How big are subsidies to Koch-related firms? This article pegs the figure at about $200 million since 1990, based on data from DC NGO Good Jobs First. I consider this a low estimate, probably really low. The Good Jobs First data sources don't always pick up subsidies through credit or insurance markets. Non-standard ones, such as the "black liquor" tax break that many of the paper companies tapped into by stretching a pre-existing rule targeted as new fuels, are also often missing. Data on privately-owned Koch subsidiary Georgia Pacific are hard to come by, but given its scale, this tax break alone could have exceeded $200m. In fact, this analysis estimated black liquor subsidies to Georgia Pacific just in 2009 at $1 billion. Finally, the private nature of Koch means commonly-available tax breaks to oil and gas may not show up in the $200m figure either.
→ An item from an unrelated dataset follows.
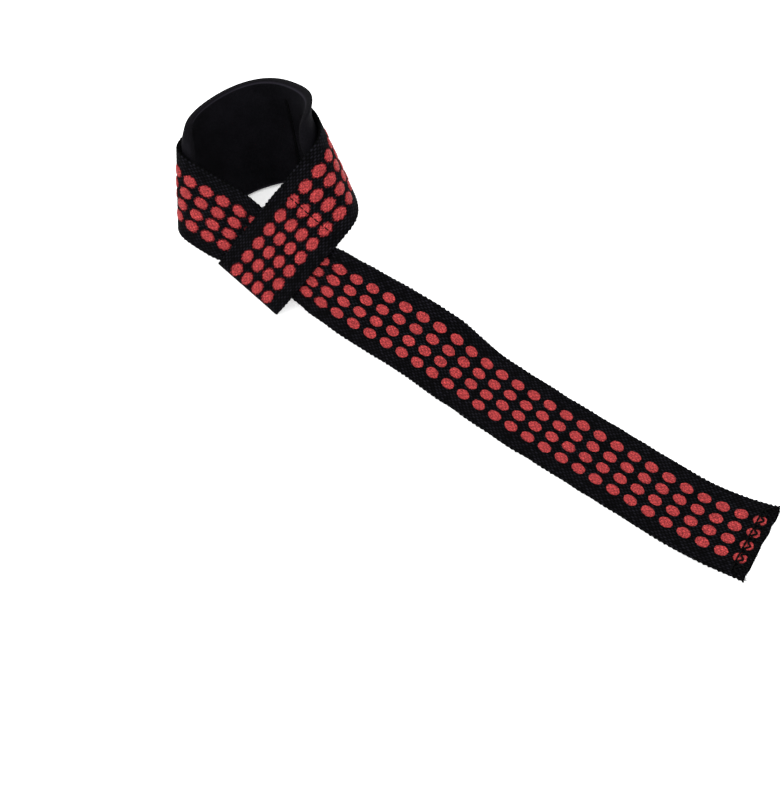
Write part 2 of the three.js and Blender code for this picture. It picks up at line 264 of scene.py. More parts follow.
# %% The tail from the eye to its cut end
TAIL_SETTLE = {
    "along": [0.00, 0.11, 0.19, 0.27, 0.34, 0.41, 0.52, 1.00],
    "lean": [1.00, 0.82, 0.72, 0.50, 0.15, 0.00, 0.00, 0.00],
    "lift": [1.00, 0.34, 0.08, 0.00, 0.00, 0.00, 0.00, 0.00],
    "drift": [1.00, 0.42, 0.02, -0.26, -0.36, -0.24, -0.06, 0.00],
}
TAIL_STEPS = 240
TAIL_START = -(HALF_LOOP + EYE_COVER)
FREE_TAIL = LOOP_BEGIN

start_line = loop_point(np.full(3, TAIL_START), np.array([-PROBE, 0, PROBE]), np.zeros(3))
start_point = start_line[1]
start_across = unit(start_line[2] - start_line[0])
START_LEAN = math.asin(start_across[2])


def edge_drop(lean):
    """How far the band's middle lies above its lowest corner when it leans."""
    return HALF_WIDTH * np.sin(lean) + HALF_THICKNESS * np.cos(lean)


START_LIFT = start_point[2] - edge_drop(START_LEAN)
tail_way = np.linspace(0, FREE_TAIL, TAIL_STEPS + 1)
tail_curl = np.clip(tail_way - (FREE_TAIL - CURL_LENGTH), 0, None) / CURL_RADIUS
tail_lean = START_LEAN * column(TAIL_SETTLE, "lean", tail_way / FREE_TAIL)
tail_lean = tail_lean + CURL_LEAN * smooth(tail_curl * CURL_RADIUS / CURL_LENGTH)
tail_z = START_LIFT * column(TAIL_SETTLE, "lift", tail_way / FREE_TAIL)
tail_z = tail_z + CURL_RADIUS * (1 - np.cos(tail_curl)) + edge_drop(tail_lean)
tail_y = start_point[1] + TAIL_DRIFT * (1 - column(TAIL_SETTLE, "drift", tail_way / FREE_TAIL))
tail_forward = (FREE_TAIL / TAIL_STEPS) ** 2 - np.diff(tail_y) ** 2 - np.diff(tail_z) ** 2
tail_x = start_point[0] + np.concatenate([[0], np.cumsum(np.sqrt(tail_forward))])
tail_line = np.stack([tail_x, tail_y, tail_z], axis=1)

tail_along = np.empty_like(tail_line)
tail_along[1:-1] = tail_line[2:] - tail_line[:-2]
tail_along[0] = tail_line[1] - tail_line[0]
tail_along[-1] = tail_line[-1] - tail_line[-2]
tail_along = unit(tail_along)
settled = np.stack([0 * tail_lean, np.cos(tail_lean), np.sin(tail_lean)], axis=1)
tail_across = start_across + (settled - start_across) * smooth(tail_way / TAIL_TURN)[:, None]
tail_across = unit(tail_across - tail_along * (tail_across * tail_along).sum(1)[:, None])
tail_out = np.cross(tail_along, tail_across)


def at_way(distance, rows):
    """A row of numbers for each step of the tail, read between the steps."""
    return np.stack([np.interp(distance, tail_way, rows[:, k]) for k in range(3)], axis=-1)


def tail_point(distance, w, out):
    across = unit(at_way(distance, tail_across)) * w[..., None]
    return at_way(distance, tail_line) + across + unit(at_way(distance, tail_out)) * out[..., None]


def band_point(q, w, out):
    """Any point of the band, as a tail before the eye and as a loop after it."""
    q, w, out = (np.array(v, float) for v in np.broadcast_arrays(q, w, out))
    distance = LOOP_BEGIN - q
    tail = tail_point(np.clip(distance, 0, None), w * gather(TAIL_START - distance), out)
    return np.where((q >= LOOP_BEGIN)[..., None], loop_band(q, w, out), tail)


print(f"the tail lies {FREE_TAIL:.1f} mm past the eye, and its end rises {tail_z[-1]:.1f} mm")

# %% [markdown]
# ## Meshes from grids
#
# Each surface is a grid of points. One helper joins the points of a grid with four-sided faces, one
# makes the object, and both work on whole arrays, so no point is handled on its own.

# %% Helpers that turn arrays into Blender objects


def grid_faces(rows, columns, wraps):
    """The faces between neighbouring rows and columns of a grid, whose last column may join on to
    its first one."""
    last_column = columns if wraps else columns - 1
    i, j = np.meshgrid(np.arange(rows - 1), np.arange(last_column), indexing="ij")
    after = (j + 1) % columns
    corners = [i * columns + j, i * columns + after, (i + 1) * columns + after, (i + 1) * columns + j]
    return np.stack(corners, axis=-1).reshape(-1, 4)


# In metres
SAME_PLACE = 0.5e-6


def make_piece(name, points, faces, material, **attributes):
    """An object whose mesh has these points, in millimetres, and a value or vector on each point
    for each named attribute. Points in the same place become one, so that poles and seams close."""
    mesh = bpy.data.meshes.new(name)
    mesh.from_pydata((points.reshape(-1, 3) * MM).tolist(), [], [list(face) for face in faces])
    mesh.materials.append(material)
    mesh.polygons.foreach_set("use_smooth", np.ones(len(mesh.polygons), bool))
    for label, values in attributes.items():
        is_vector = values.shape[-1:] == (3,)
        layer = mesh.attributes.new(label, "FLOAT_VECTOR" if is_vector else "FLOAT", "POINT")
        layer.data.foreach_set("vector" if is_vector else "value", values.astype(np.float32).ravel())
    shell = bmesh.new()
    shell.from_mesh(mesh)
    bmesh.ops.remove_doubles(shell, verts=shell.verts, dist=SAME_PLACE)
    shell.to_mesh(mesh)
    shell.free()
    mesh.validate()
    piece = bpy.data.objects.new(name, mesh)
    bpy.context.scene.collection.objects.link(piece)
    print(f"{name}: {sum(len(face) - 2 for face in faces)} triangles")
    return piece


def threads(name, paths, radii, sides, material):
    """Many threads at once: a circle of the given radii carried along each row of points, and a flat
    cap at each end."""
    count, steps = paths.shape[:2]
    along = unit(np.gradient(paths, axis=1))
    side = unit(np.cross(along, np.array([0.31, 0.52, 0.79])))
    up = np.cross(along, side)
    angle = np.arange(sides) * 2 * math.pi / sides
    radius = np.broadcast_to(radii, (count, steps))[..., None, None]
    circle = side[:, :, None] * np.cos(angle)[:, None] + up[:, :, None] * np.sin(angle)[:, None]
    points = paths[:, :, None] + circle * radius
    one_thread = grid_faces(steps, sides, wraps=True)
    caps = [list(range(sides))[::-1], list(range((steps - 1) * sides, steps * sides))]
    faces = [face + k * steps * sides for k in range(count) for face in one_thread]
    faces += [[v + k * steps * sides for v in cap] for k in range(count) for cap in caps]
    return make_piece(name, points, faces, material)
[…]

The point here isn't to attack Koch for saying corporate welfare should be eliminated. The subsidy trough is a crowded one, so the limiting the push for reform only to those who are "pure" enough not to have been subsidized would be foolhardy. If Charles is serious about finally reforming subsidies, this is a good thing. Properly done, the changes would improve the economic vitality of the country going forward.
But one should not take the input of Koch or other current beneficiaries blindly. It is vital for anybody working on subsidy reform to read the small print on any proposal to be sure there are no surprise gaps. Varying definitions (or more perjoratively, a definitional sleight-of-hand) can coincidently eliminate the subsidies to competitors while keeping their own.